• What you have to do
For the material that follows, list every line containing the word "this".

•••••

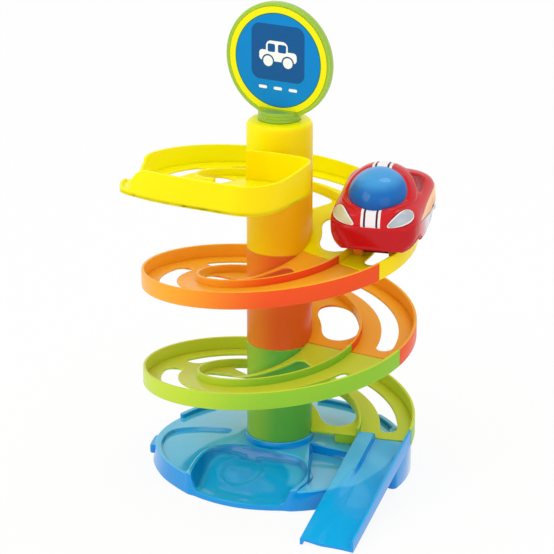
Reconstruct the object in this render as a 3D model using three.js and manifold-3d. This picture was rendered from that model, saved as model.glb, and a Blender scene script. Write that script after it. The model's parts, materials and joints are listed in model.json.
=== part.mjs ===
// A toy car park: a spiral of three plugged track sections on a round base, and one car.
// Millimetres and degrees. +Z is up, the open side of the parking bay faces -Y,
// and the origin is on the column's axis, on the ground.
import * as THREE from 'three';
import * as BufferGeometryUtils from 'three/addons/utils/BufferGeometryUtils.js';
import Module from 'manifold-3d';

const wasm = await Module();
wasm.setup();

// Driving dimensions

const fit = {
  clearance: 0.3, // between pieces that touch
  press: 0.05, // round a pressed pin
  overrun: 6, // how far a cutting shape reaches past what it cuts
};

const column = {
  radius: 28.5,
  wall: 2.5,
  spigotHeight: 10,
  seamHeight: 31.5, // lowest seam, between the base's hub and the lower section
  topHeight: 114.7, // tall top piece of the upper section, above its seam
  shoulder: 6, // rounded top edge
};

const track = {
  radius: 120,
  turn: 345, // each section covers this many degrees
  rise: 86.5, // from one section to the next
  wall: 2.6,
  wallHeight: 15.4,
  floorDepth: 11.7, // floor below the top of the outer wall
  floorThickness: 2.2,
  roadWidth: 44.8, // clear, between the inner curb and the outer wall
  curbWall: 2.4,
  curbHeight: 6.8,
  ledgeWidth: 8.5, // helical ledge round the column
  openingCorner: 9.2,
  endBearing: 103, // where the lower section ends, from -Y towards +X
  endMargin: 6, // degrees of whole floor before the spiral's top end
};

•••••

• Right answer
Reconstruct the object in this render as a 3D model using three.js and manifold-3d. This picture was rendered from that model, saved as model.glb, and a Blender scene script. Write that script after it. The model's parts, materials and joints are listed in model.json.
  turn: 345, // each section covers this many degrees